Strategy 1: Handle-Based Access
Stack Frame Heap Metaspace
+--------------+ +------------------+ +---------------+
| Reference | | Handle | | Class |
| (pointer) |--+> +--------------+ | | Metadata |
+--------------+ | | Object Data |-+--+> |
| +--------------+ | +---------------+
| | Class Ref | |
| +--------------+ |
+------------------+
Advantages:
- Reference remains stable when objects relocate during garbage collection.
- Only the handle's internal pointer updates; no changes to stack references.
Disadvantages:
- Extra heap allocation for handle storage.
- Two memory indirection steps to reach object data.
Strategy 2: Direct Pointer Access (HotSpot Implementation)

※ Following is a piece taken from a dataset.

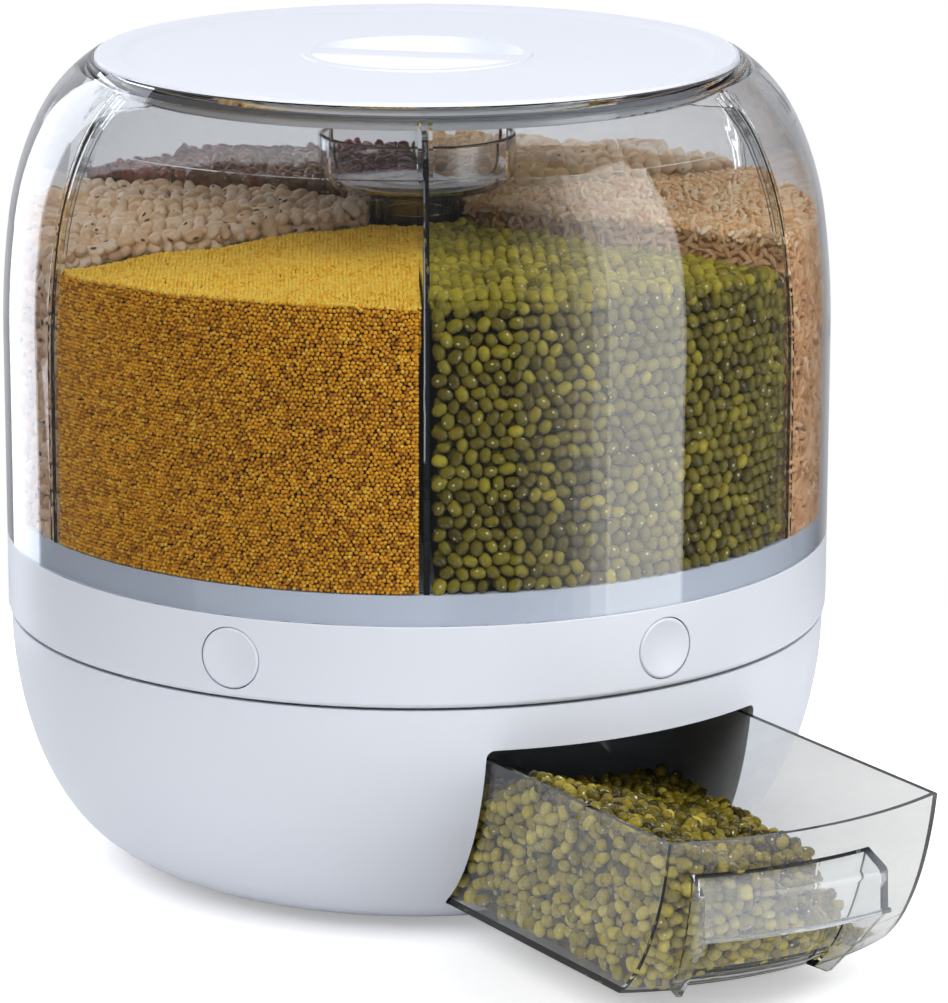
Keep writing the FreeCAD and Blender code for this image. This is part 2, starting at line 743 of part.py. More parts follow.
def clear_bucket():
    outer = bucket_arcs()
    inner = bucket_arcs(BUCKET_WALL)
    inner_end = inner[-1][2]
    shell = turned(
        [
            (BODY_RADIUS, RING_TOP),
            outer,
            (REBATE_RADIUS, outer[-1][2][1] + 0.5, 0.3),
            (REBATE_RADIUS, REBATE_LEDGE),
            (NECK_RADIUS, REBATE_LEDGE, 0.8),
            (NECK_RADIUS, NECK_END, 0.6),
            (NECK_RADIUS + NECK_WALL, NECK_END, 0.6),
            (NECK_RADIUS + NECK_WALL, inner_end[1] - 4.6, 1.5),
            backwards(bucket_arcs(BUCKET_WALL, SHOULDER_ARCS[:2] + ((SHOULDER_ARCS[2][0], 25.0),))),
            (BODY_RADIUS - BUCKET_WALL, RING_TOP),
        ]
    )
    rib_arcs = SHOULDER_ARCS[:2] + ((SHOULDER_ARCS[2][0], 24.0),)
    foot = COLLAR_TOP + 1.0
    rib_face = outline(
        [
            (BODY_RADIUS - BUCKET_WALL + 0.3, foot),
            bucket_arcs(BUCKET_WALL - 0.3, rib_arcs),
            backwards(bucket_arcs(BUCKET_WALL + RIB_DEPTH, rib_arcs)),
            (BODY_RADIUS - BUCKET_WALL - RIB_DEPTH, foot),
        ]
    )
    ribs = []
    for azimuth in divider_azimuths():
        for side in (-1, 1):
            rib = rib_face.extrude(V(0, RIB_THICKNESS, 0))
            middle = side * (DIVIDER_THICKNESS / 2 + 0.15 + RIB_THICKNESS / 2)
            rib.translate(V(0, middle - RIB_THICKNESS / 2, 0))
            ribs.append(turn_to(rib, azimuth - 90))
    return fused([shell] + ribs)


def divider_panel(azimuth):
    wall = bucket_arcs(BUCKET_WALL + DIVIDER_GAP, DIVIDER_ARCS)
    end = wall[-1][2]
    way = math.radians(90 + sum(turn for radius, turn in DIVIDER_ARCS))
    rise = DIVIDER_TOP - end[1]
    corner = (end[0] + rise / math.tan(way), DIVIDER_TOP, 5.0)
    low = COLLAR_TOP - DIVIDER_GROOVE + 0.1
    inner = COLUMN_RADIUS + 0.2
    beside_cup = CUP_RADIUS + 0.6
    under_cup = CUP_BOTTOM - 0.6
    face = outline(
        [
            (inner, low),
            (TRAY_RADIUS - 3.4, low),
            (TRAY_RADIUS - 3.4, COLLAR_TOP + 0.3),
            (BODY_RADIUS - BUCKET_WALL - DIVIDER_GAP, COLLAR_TOP + 0.3),
            wall,
            corner,
            (beside_cup, DIVIDER_TOP, 2.0),
            (beside_cup, under_cup, CUP_CORNER),
            (inner, under_cup, 4.0),
        ]
    )
    panel = face.extrude(V(0, DIVIDER_THICKNESS, 0))
    panel.translate(V(0, -DIVIDER_THICKNESS / 2, 0))
    return turn_to(panel, azimuth - 90)


def centre_column():
    """Clear tube that carries the dividers, with a pair of rails for each of them."""
    solid = ring(COLUMN_RADIUS - COLUMN_WALL, COLUMN_RADIUS, COLLAR_TOP, CUP_BOTTOM)
    rails = []
    for azimuth in divider_azimuths():
        for side in (-1, 1):
            middle = side * (DIVIDER_THICKNESS / 2 + 0.15 + 0.7)
            rail = block(COLUMN_RADIUS - 0.8, COLUMN_RADIUS + 2.4, 0.7,
                         COLLAR_TOP + 0.1, CUP_BOTTOM - 4, middle)
            rails.append(turn_to(rail, azimuth))
    return fused([solid] + rails)


def sachet_cup():
    """Open round cup for a drying sachet, with a spigot that plugs into the column."""
    bore = COLUMN_RADIUS - COLUMN_WALL - 0.1
    return turned(
        [
            (0, CUP_BOTTOM),
            (bore - 1.6, CUP_BOTTOM),
            (bore - 1.6, CUP_BOTTOM - 9.0),
            (bore, CUP_BOTTOM - 9.0, 0.6),
            (bore, CUP_BOTTOM),
            (CUP_RADIUS, CUP_BOTTOM, CUP_CORNER),
            (CUP_RADIUS, CUP_TOP, 0.9),
            (CUP_RADIUS - COLUMN_WALL, CUP_TOP, 0.9),
            (CUP_RADIUS - COLUMN_WALL, CUP_BOTTOM + COLUMN_WALL, CUP_CORNER - COLUMN_WALL),
            (0, CUP_BOTTOM + COLUMN_WALL),
        ]
    )


def lid_plate():
    """Flat white lid with a raised edge, a round finger well and a grip bar across it."""
    surface = LID_TOP - LID_DISH
    skirt_inner = PLUG_RADIUS - PLUG_WALL
    under = surface - LID_SKIN
    body = turned(
        [
            (0, under),
            (skirt_inner, under),
            (skirt_inner, PLUG_END),
            (PLUG_RADIUS, PLUG_END, 0.5),
            (PLUG_RADIUS, PLUG_END + 2.2),
            (PLUG_RADIUS - 1.0, PLUG_END + 2.2),
            (PLUG_RADIUS - 1.0, PLUG_END + 5.2),
            (PLUG_RADIUS, PLUG_END + 5.2),
            (PLUG_RADIUS, LID_UNDER),
            (LID_RADIUS, LID_UNDER, 0.5),
            (LID_RADIUS, LID_TOP, 1.4),
            (LID_RADIUS - 9.0, LID_TOP, 6.0),
            (LID_RADIUS - 13.0, surface, 6.0),
            (0, surface),
        ]
    )
    well_outer = turned(
        [
            (0, WELL_FLOOR - LID_SKIN),
            (WELL_RADIUS + LID_SKIN - 3.0, WELL_FLOOR - LID_SKIN, 3.0),
            (WELL_RADIUS + LID_SKIN, surface - 0.2),
            (WELL_RADIUS + 3.6, surface - 0.2),
            (WELL_RADIUS + 3.2, surface + 0.7, 0.4),
            (WELL_RADIUS + 0.2, surface + 0.7),
            (0, surface + 0.7),
        ]
    )
    well = turned(
        [
            (0, WELL_FLOOR),
            (WELL_RADIUS - 2.6, WELL_FLOOR, 2.0),
            (WELL_RADIUS + 0.4, LID_TOP + 1),
            (0, LID_TOP + 1),
        ]
    )
    bar_face = outline(
        [
            (-GRIP_HALF - 2.0, WELL_FLOOR - 0.5),
            (GRIP_HALF + 2.0, WELL_FLOOR - 0.5),
            (GRIP_HALF - 0.5, surface, 2.0),
            (-GRIP_HALF + 0.5, surface, 2.0),
        ]
    )
    bar = bar_face.extrude(V(0, 2 * WELL_RADIUS, 0))
    bar.translate(V(0, -WELL_RADIUS, 0))
    bar = turn_to(bar.common(ring(0, WELL_RADIUS + 1.0, WELL_FLOOR - 1, LID_TOP)), GRIP_AZIMUTH)
    hollow_face = outline(
        [
            (-GRIP_HALF, WELL_FLOOR - LID_SKIN - 1),
            (GRIP_HALF, WELL_FLOOR - LID_SKIN - 1),
            (GRIP_HALF - 2.4, surface - 2.0, 1.0),
            (-GRIP_HALF + 2.4, surface - 2.0, 1.0),
        ]
    )
    hollow = hollow_face.extrude(V(0, 2 * WELL_RADIUS - 8, 0))
    hollow.translate(V(0, 4 - WELL_RADIUS, 0))
    lid = fused([body, well_outer]).cut(well)
    return fused([lid, bar]).cut(turn_to(hollow, GRIP_AZIMUTH))


def lid_seal():
    """Silicone ring in the groove of the lid's plug."""
    root = PLUG_RADIUS - 0.9
    low = PLUG_END + 2.4
    return turned([(root, low), (SEAL_RADIUS - 0.4, low), (SEAL_RADIUS, low + 1.3, 0.5),
                   (SEAL_RADIUS - 0.4, low + 2.6), (root, low + 2.6)])


def pull_sector(items, inset):
    """Part of a turned form between the pull's two ends, each drawn in by the inset."""
    trim = math.degrees(inset / PULL_RADIUS)
    return turned(items, PULL_END - PULL_START - 2 * trim, PULL_START + trim)


def drawer_cup():
    """Clear drawer with a front that is part of the bowl's own surface, and its moulded pull."""
    block_outer = rounded_box(DRAWER_HALF, -220, DRAWER_BACK, DRAWER_BOTTOM, DRAWER_RIM, BAY_CORNER - 1.5)
    body = block_outer.common(bowl_solid(0.0))
    scoop = pull_sector(
        [(SCOOP_FOOT, 0), (BODY_RADIUS + 20, 0), (BODY_RADIUS + 20, SCOOP_TOP), (SCOOP_RADIUS - 3, SCOOP_TOP),
         (SCOOP_FOOT, DRAWER_BOTTOM)], PULL_WALL)
    scoop_skin = pull_sector(
        [(SCOOP_FOOT - 5, 0), (BODY_RADIUS + 20, 0), (BODY_RADIUS + 20, SCOOP_TOP + 2.6),
         (SCOOP_RADIUS - 4, SCOOP_TOP + 2.6), (SCOOP_FOOT - 4, DRAWER_BOTTOM + DRAWER_WALL)], 0.0)
    block_inner = rounded_box(DRAWER_HALF - DRAWER_WALL, -240, DRAWER_BACK - DRAWER_WALL,
                              DRAWER_BOTTOM + DRAWER_WALL, DRAWER_RIM + 5, BAY_CORNER - 3.5)
    cavity = block_inner.common(bowl_solid(DRAWER_WALL)).cut(scoop_skin)
    hood = pull_sector(
        [
            (PULL_LEG_RADIUS - 12, DRAWER_BOTTOM),
            (PULL_LEG_RADIUS, DRAWER_BOTTOM, 1.5),
            (PULL_RADIUS, PULL_EDGE),
            (PULL_RADIUS - 0.6, PULL_BROW, 2.5),
            (152.0, PULL_TOP),
            (PULL_LEG_RADIUS - 12, PULL_TOP),
        ],
        0.0,
    )
    gap = pull_sector(
        [
            (PULL_LEG_RADIUS - 30, 0),
            (PULL_RADIUS - PULL_WALL, 0),
            (PULL_RADIUS - PULL_WALL, PULL_EDGE),
            (PULL_RADIUS - PULL_WALL - 0.6, PULL_BROW - 1.6, 2.0),
            (152.0, PULL_TOP - 2.6),
            (PULL_LEG_RADIUS - 30, PULL_TOP - 2.6),
        ],
        PULL_WALL,
    )
    front_gap = pull_sector(
        [(PULL_LEG_RADIUS - 30, 0), (PULL_RADIUS + 5, 0), (PULL_RADIUS + 5, PULL_EDGE),
         (PULL_LEG_RADIUS - 30, PULL_EDGE)], PULL_WALL)
    lip = pull_sector(
        [
            (PULL_RADIUS - 1, PULL_EDGE),
            (PULL_RADIUS + PULL_LIP, PULL_EDGE, 0.6),
            (PULL_RADIUS + PULL_LIP, PULL_EDGE + 1.8, 0.6),
            (PULL_RADIUS - 1, PULL_EDGE + 1.8),
        ],
        0.0,
    )
    hood = hood.cut(gap).cut(front_gap)
    hood = fused([hood, lip]).cut(bowl_solid(1.0))
    drawer = fused([body.cut(scoop), hood]).cut(cavity)
    drawer.translate(V(0, -DRAWER_OUT, 0))
    return drawer


def write_step(name, shape):
    shape.exportStep(os.path.join("parts", name + ".step"))
    print(name, "valid", shape.isValid(), "solids", len(shape.Solids), "faces", len(shape.Faces),
          "volume %.0f" % shape.Volume)


def main():
    os.makedirs("parts", exist_ok=True)
    write_step("base_bowl", base_bowl())
    write_step("drawer_bay", drawer_bay())
    write_step("base_deck", base_deck())
    write_step("deck_screws", deck_screws())
    write_step("pivot_post", pivot_post())
    write_step("retaining_washer", retaining_washer())
    write_step("retaining_screw", retaining_screw())
    write_step("rubber_feet", rubber_feet())
    write_step("ball_cage", ball_cage())
    write_step("bearing_balls", bearing_balls())
    write_step("pivot_bush", pivot_bush())
    write_step("button_ring", button_ring())
    write_step("gate_guide_plate", gate_guide_plate())
    write_step("tray_screws", screws_from_below(TRAY_SCREW_CIRCLE, GUIDE_UNDER, 14))
    write_step("ring_screws", screws_from_below(RING_SCREW_CIRCLE, SHELF_UNDER, 8))
    write_step("hopper_tray", hopper_tray())
    write_step("clear_bucket", clear_bucket())
    write_step("centre_column", centre_column())
    write_step("sachet_cup", sachet_cup())
    for index, azimuth in enumerate(divider_azimuths()):
        write_step("divider_panel_%d" % (index + 1), divider_panel(azimuth))
    write_step("lid_plate", lid_plate())
    write_step("lid_seal", lid_seal())
    write_step("drawer_cup", drawer_cup())
    shell = funnel_shell()
    spout = outlet_spout()
    for index in range(COMPARTMENTS):
        write_step("funnel_%d" % (index + 1), turn_to(shell, SECTOR * index))
        write_step("outlet_spout_%d" % (index + 1), turn_to(spout, button_azimuths()[index]))
    cap = button_cap()
    gate = gate_slide()
    spring = gate_spring()
    print("gate spring: least gap between curls %.2f mm" % spring_gap())
    for index, azimuth in enumerate(button_azimuths()):
        number = index + 1
        write_step("button_cap_%d" % number, turn_to(cap, azimuth))
        write_step("gate_slide_%d" % number, turn_to(gate, azimuth))
        write_step("gate_spring_%d" % number, turn_to(spring, azimuth))


main()
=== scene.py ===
import math

import bpy
import numpy as np
from mathutils import Euler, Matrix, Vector
from mathutils.bvhtree import BVHTree
from mathutils.kdtree import KDTree


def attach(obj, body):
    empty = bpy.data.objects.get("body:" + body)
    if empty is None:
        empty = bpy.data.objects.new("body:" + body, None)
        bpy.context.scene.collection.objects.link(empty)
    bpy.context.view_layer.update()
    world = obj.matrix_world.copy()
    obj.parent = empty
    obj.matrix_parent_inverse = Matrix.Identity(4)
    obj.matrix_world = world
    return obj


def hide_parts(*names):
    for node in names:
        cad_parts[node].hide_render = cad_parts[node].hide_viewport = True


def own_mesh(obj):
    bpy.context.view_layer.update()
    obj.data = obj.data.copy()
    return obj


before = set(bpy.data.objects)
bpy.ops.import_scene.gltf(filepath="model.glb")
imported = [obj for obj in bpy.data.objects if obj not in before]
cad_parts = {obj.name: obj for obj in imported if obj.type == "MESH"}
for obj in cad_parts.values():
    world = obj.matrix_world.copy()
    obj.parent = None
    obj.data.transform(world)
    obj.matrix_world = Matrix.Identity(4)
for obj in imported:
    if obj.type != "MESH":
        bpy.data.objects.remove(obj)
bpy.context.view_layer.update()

# Sizes of the dispenser that the grain has to fit, in metres: radii and heights of the clear bucket, half
# the thickness of its dividers and of the ribs that hold them
WALL_INSIDE = 0.1578
SHOULDER_START = 0.2089
SHOULDER_RADIUS = 0.3345
GRAIN_FLOOR = 0.1422
COLUMN_OUTSIDE = 0.0200
DIVIDER_HALF = 0.0011
RIB_HALF = 0.0028
RIB_INSIDE = 0.1545
SECTOR = math.radians(60)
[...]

Stack Frame Heap Metaspace
+--------------+ +------------------+ +---------------+
| Reference | | Object | | Class |
| (direct) |--+> +--------------+ | | Metadata |
+--------------+ | | Object Header |-+--+> |
| +--------------+ | +---------------+
| | Instance Data| |
| +--------------+ |
+------------------+
Advantages:
- Single pointer dereference for direct access.
- Superior performance due to reduced indirection.
Disadvantages:
- Requires updating stack references when objects move during compaction.
- Modern generational collectors minimize such moves, making this less problematic.